When I transcribed my interview with Dutch choir conductor Edith Casteleyn, I was struck with the multilingualism in her narrative. Her frequent use of English made sense: since the 1980s, Casteleyn had accompanied a Black gospel choir during their weekly services at the United States Airforce in Soesterberg (Maultsby 2013). Casteleyn immersed herself in their music: first as a pianist, later as their official conductor. Over the years, she became a household name in the Black gospel scene. Today, she is the only white woman to be included in a permanent exhibition of the National Museum of African American Music in Nashville .

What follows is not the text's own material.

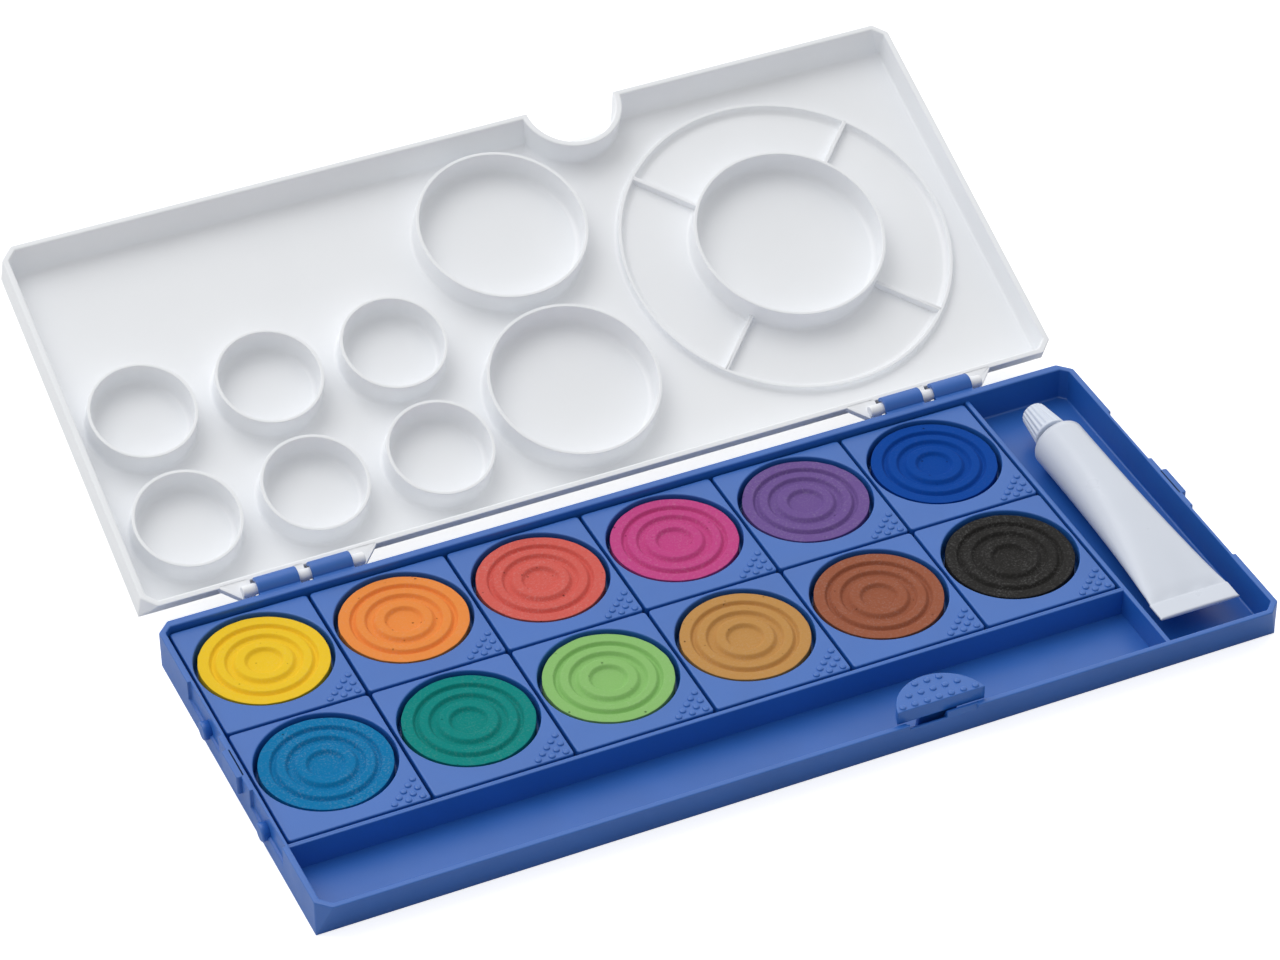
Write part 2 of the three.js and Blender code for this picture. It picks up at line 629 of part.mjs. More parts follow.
const lidGroup = new THREE.Group();
lidGroup.position.set(0, axisY, axisZ);
lidGroup.rotation.x = LID_TILT;
lidGroup.add(named("lid", geometryOf(lidSolid()), white));
paintBox.add(lidGroup);

const panShape = geometryOf(panSolid());
const tabletShape = tabletGeometry();
paints.forEach(([name, color], index) => {
  const pan = new THREE.Group();
  const column = index % PAN_COLUMNS;
  const row = Math.floor(index / PAN_COLUMNS);
  pan.position.set(firstPanX + column * panPitchX, backRowY - row * panPitchY, 0);
  pan.add(named(`pan_${name}`, panShape, blue));
  pan.add(named(`tablet_${name}`, tabletShape, material(color, 0.85)));
  paintBox.add(pan);
});

const tube = new THREE.Group();
tube.position.set(tubeX, shoulderY, tubeZ);
tube.add(named("tube_body", tubeGeometry(), tubeWhite));
tube.add(named("tube_cap", capGeometry(), tubeWhite));
paintBox.add(tube);

export default paintBox;
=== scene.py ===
"""The look of an open school paint box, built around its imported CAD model.

Every piece is made in metres in the model's own frame: +Z up, +X along the box, +Y towards the hinges,
with the origin in the middle of the tray's underside. Sizes below are in millimetres until a mesh is made.
"""

import bpy
import numpy as np
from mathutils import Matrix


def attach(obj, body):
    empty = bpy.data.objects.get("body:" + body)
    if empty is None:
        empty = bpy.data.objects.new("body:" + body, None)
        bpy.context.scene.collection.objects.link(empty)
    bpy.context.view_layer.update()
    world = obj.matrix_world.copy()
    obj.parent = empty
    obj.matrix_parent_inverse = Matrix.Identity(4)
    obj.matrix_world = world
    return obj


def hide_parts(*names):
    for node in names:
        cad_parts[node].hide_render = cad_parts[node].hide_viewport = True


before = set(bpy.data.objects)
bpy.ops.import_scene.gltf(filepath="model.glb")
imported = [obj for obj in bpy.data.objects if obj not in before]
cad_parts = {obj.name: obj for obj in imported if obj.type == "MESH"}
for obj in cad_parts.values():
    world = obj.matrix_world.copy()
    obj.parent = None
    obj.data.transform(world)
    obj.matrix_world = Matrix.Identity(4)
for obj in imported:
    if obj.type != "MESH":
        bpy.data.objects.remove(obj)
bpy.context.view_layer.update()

# Camera, table and light
# The open box stands on a white table. A wide soft lamp hangs high on the left, and the room is brightest
# behind the box and a third as bright in front. The camera looks down 39 degrees from the front left.
CAMERA_PLACE = (-0.3386, -0.7010, 0.6729)
CAMERA_TURN = (51.307, 0.158, -24.577)
CAMERA_LENS = 126.9
TABLE_REACH = 4.0
TABLE_WHITE = (0.78, 0.785, 0.79, 1)
TABLE_LIFT = 0.74
ROOM_BRIGHT_SIDE = (0.0, 0.96, 0.29)
ROOM_DIM_LEAN = -0.2
ROOM_DIM = 0.43
ROOM_BRIGHT = 1.3
LAMP_PLACE = (-0.45, 0.55, 1.6)
LAMP_SIZE = (1.5, 1.0)
LAMP_POWER = 8.0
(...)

To me, a memory scholar researching cultural appropriation debates about African-American music, her biography provoked endless questions. How had she, a white woman, navigated the performance of African-American music across cultures and ethnicities? Casteleyn’s living room was a testimony to her transcultural career: piles of sheet music, a piano, posters of past concerts she’d conducted across countries (often using the term “Black” in their titles), a picture of her and her all-Black choir—Casteleyn sticking out, yet also blending in. For me, the picture seemed to exemplify Casteleyn’s position in the gospel scene. As did her elaboration on the difference between white and Black gospel: there we sat, in Soest, one white woman showing another white woman how Black gospel ought to be sung.

But her deep connection to this typical African-American genre, and the intriguing tension between that very genre and her own identity, didn’t just come out in her impromptu living room performance of Black gospel songs, or through the memorabilia that covered her walls. Sat at my desk, jotting down her English-interspersed-Dutch while listening to my phone recording of the interview, I realized: this tension is also a profound part of her language. While the interview was held in Dutch, memories were recounted partially in English: “Ik had een lady and she said,” “het was during Black history month”,  and “de Amerikanen vroegen me, in 1982, far away.” Where a Dutch person might have opted for a “toch?” or a “hè?”, Casteleyn closed her sentences with a “right?”.

While translating my Dutch transcript to English, I was confronted with the question: What do I do with this multilingualism? But this question—which likely could have been addressed by incorporating some sort of footnote detailing my linguistic considerations—soon made way for another one: How and in what languages are memories that are primarily born out of intercultural and non-native encounters narrated? And from that question, another followed: Why had I conducted this interview—about Casteleyn’s work in the international gospel scene—in Dutch in the first place?

The questions brought back something I’d read in Ritchie (2014): “[I]nterviewers need to be sensitive to the diversity of social and cultural experiences, and to the implications of race, gender, class, ethnicity, age, religion, and sexual orientation. They should encourage interviewees to respond in their own style and language.” So what language should I have encouraged? What was Casteleyn’s “own” style or language, when her place in the gospel scene was an ambiguous one? Was Dutch the proper “style” or “language” for transmitting Casteleyn’s experience, considering that her incidental usage of American-English also reflected the situatedness of these memories in a mostly international context? How had I, as interviewer, per Portelli (2009), affected the transmission of Casteleyn’s memories, by assuming Dutch would be the best language through which to remember them? And what had been the basis of that assumption, besides the fact that we were both Dutch?

Rather than leading to concrete answers (and, frankly, I don’t think there are any), these questions forced me to reflect on the assumed self-evidence of language/translation in the transfer of memory within my scholarly field at large. Too often, as literary memory scholar Eneken Laanes (2021) has argued, memory scholars think of the linguistic mediation of memory as “a smooth process where nothing is lost and all is gained.” While I had been aware that, in cultural memory studies, the role of language in remembrance is too often sidelined, oral history, as a method, gave me a first-hand experience with these issues. Oral history explicitly implicated me in the (re)mediation of memories—or, following Portelli (2009), made me part of the source. Laanes’ words kept popping up in the back of my mind when (re)mediating Casteleyn; English, so it seemed, was not just a medium, but a profound part of the memory.

Bibliography

Laanes, Eneken. 2021. “Born Translated Memories: Transcultural Memorial Forms, Domestication and Foreignisation.” Memory Studies 14 (1): 41–57. https://doi.org/10.1177/1750698020976459.

Maultsby, Portia K. 2013. “Featured Collection: Black Gospel Music in the Netherlands.” Liner Notes 18: 4–5.

Portelli, Alessandro. 2009. “What Makes Oral History Different?” In Oral History, Oral Culture, and Italian Americans., edited by L.D. Giudice. New York: Palgrave Macmillan.

Ritchie, Donald A. 2014. Doing Oral History. Oxford University Press.